5. While it’s true that the Vikings had already shaken off the hangover of their post-Christmas losing streak, with wins over Wright State and Detroit Mercy prior to Sunday’s affair, it’s also true that the team had yet to truly prove itself against the Horizon League’s upper classes.
The standings have been divided into clear tiers for most of the season. First off is 10-0 Green Bay, further removed from anyone else than Kielsmeier’s rural Iowa hometown. After the Phoenix, CSU, Purdue Fort Wayne, Youngstown State, Northern Kentucky, and Robert Morris represent the pack most likely to secure the other four second-round home contests in the HL tournament (and, in theory, catch the Phoenix in the event of an unlikely collapse).
Cleveland State defeated the Norse back on December 16th, but that was before Jeff Hans’ squad announced its intent to compete near the top of the league with an active seven-game winning streak that launched on December 29th. The RMU win was the first time the Vikings beat a top-half opponent, while the foe was known to hold that status.
“When you play these games, it’s obviously about winning and helping move yourself up, but when you beat teams that are right in the mix with you, then you give them a loss and push them down,” Kielsmeier said. “So it’s twofold.”
Sunday’s moving and pushing drew CSU into a fourth-place tie with the Colonials and PFW, with the trio sitting within close reach of second-place NKU. And, as luck would have it, the Vikings’ next two matchups are on the road against the Mastodons and third-place YSU.

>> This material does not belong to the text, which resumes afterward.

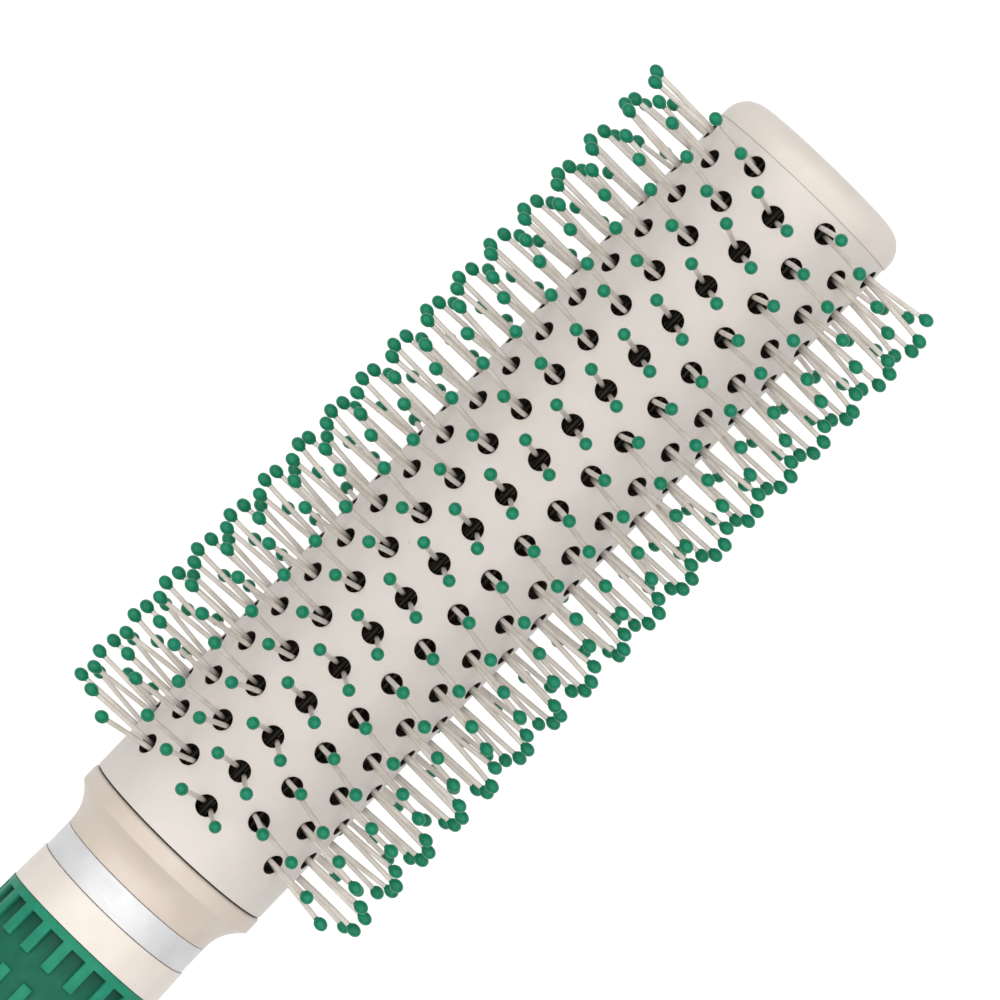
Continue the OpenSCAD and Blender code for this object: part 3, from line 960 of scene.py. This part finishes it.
SEED = 14
SMOOTH_UNDER = 32
SMOOTH_UNDER_GRIP = 50
SMOOTH_UNDER_BRISTLE = 60
MARK_DEPTH = 0.004 * MM
CAP_BEIGE = moulded_plastic("cap_plastic", linear(190, 182, 174), linear(185, 177, 168))
COLLAR_BEIGE = moulded_plastic("collar_plastic", linear(182, 171, 161), linear(177, 165, 153))
NECK_BEIGE = moulded_plastic("neck_plastic", linear(197, 189, 181), linear(192, 183, 174))
COAT = ceramic_coat()
SHADOW = vent_shadow()
RING_METAL = satin_metal("satin_ring", (0.65, 0.65, 0.65, 1), (0.61, 0.61, 0.62, 1), 0.72, MARK_DEPTH)
# The wires' steel is painted near-black as shade, for the depth of the vents it lies in.
WIRE_STEEL_SHADED = satin_metal("wire_steel_painted_shade", (0.03, 0.027, 0.022, 1), (0.015, 0.013, 0.01, 1), 0.6, MARK_DEPTH)
SCREW_STEEL = satin_metal("screw_steel", (0.6, 0.6, 0.62, 1), (0.5, 0.5, 0.52, 1), 0.3, MARK_DEPTH)
CORE = core_plastic()
RUBBER = grip_rubber()
NYLON = nylon()
TIP_GREEN = tip_green()


def carry_over(material, *nodes):
    """A CAD node whose shape is right stays, with a better material."""
    for node in nodes:
        materials = frame["nodes"][node].data.materials
        materials.clear()
        materials.append(material)


def add_turned(name, outline, material, node):
    """Adds a turned shell of one material that stands for one CAD node."""
    add_piece(name, turned_mesh(name, outline), [material], [node], SMOOTH_UNDER)


add_piece("ceramic_barrel", barrel_mesh(), [COAT, SHADOW], ["barrel_tube"], SMOOTH_UNDER)
add_turned("rounded_end_cap", cap_outline(), CAP_BEIGE, "end_cap")
add_turned("flared_collar", collar_outline(), COLLAR_BEIGE, "collar")
add_turned("seam_step", seam_outline(), SHADOW, "collar")
add_turned("silver_trim_ring", ring_outline(), RING_METAL, "trim_ring")
add_turned("handle_neck", handle_outline(), NECK_BEIGE, "handle_body")
add_piece("ribbed_soft_grip", grip_mesh(), [RUBBER], ["grip_sleeve"], SMOOTH_UNDER_GRIP)
butt_cap(CAP_BEIGE)

chance = random.Random(SEED)
for row in range(ROWS):
    loops, across = row_loops(row, chance)
    pins = f"nylon_pins_{row + 1:02d}"
    tips = f"ball_tips_{row + 1:02d}"
    pin_node, tip_node = row_name("bristles", row), row_name("tips", row)
    filaments = pins_mesh(pins, loops, across)
    add_piece(pins, filaments, [NYLON], [pin_node], SMOOTH_UNDER_BRISTLE)
    balls = tips_mesh(tips, loops, chance)
    add_piece(tips, balls, [TIP_GREEN], [tip_node], SMOOTH_UNDER_BRISTLE)
    carry_over(WIRE_STEEL_SHADED, row_name("wire", row))
carry_over(CORE, "support_core")
carry_over(SCREW_STEEL, "handle_screw", "screw_washer")

camera()
area_light("softbox", place(AIM_STATION, SOFTBOX_HEIGHT, 0), SOFTBOX_SIZE, SOFTBOX_RADIANCE)
world(SKY)
floor()
bpy.context.scene.view_settings.view_transform = "Standard"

“There’s not a game that we play the rest of the year that’s not huge,” Kielsmeier added. “Every game has a lot at stake and you got to embrace that.”
“But if we can just play more consistent, you’re going to see a whole ‘nother gear to this team. We’ve got a whole ‘nother level that we can go to. And like I said, we’re going to keep working at it. Now I’m going to dream about it tonight, probably.”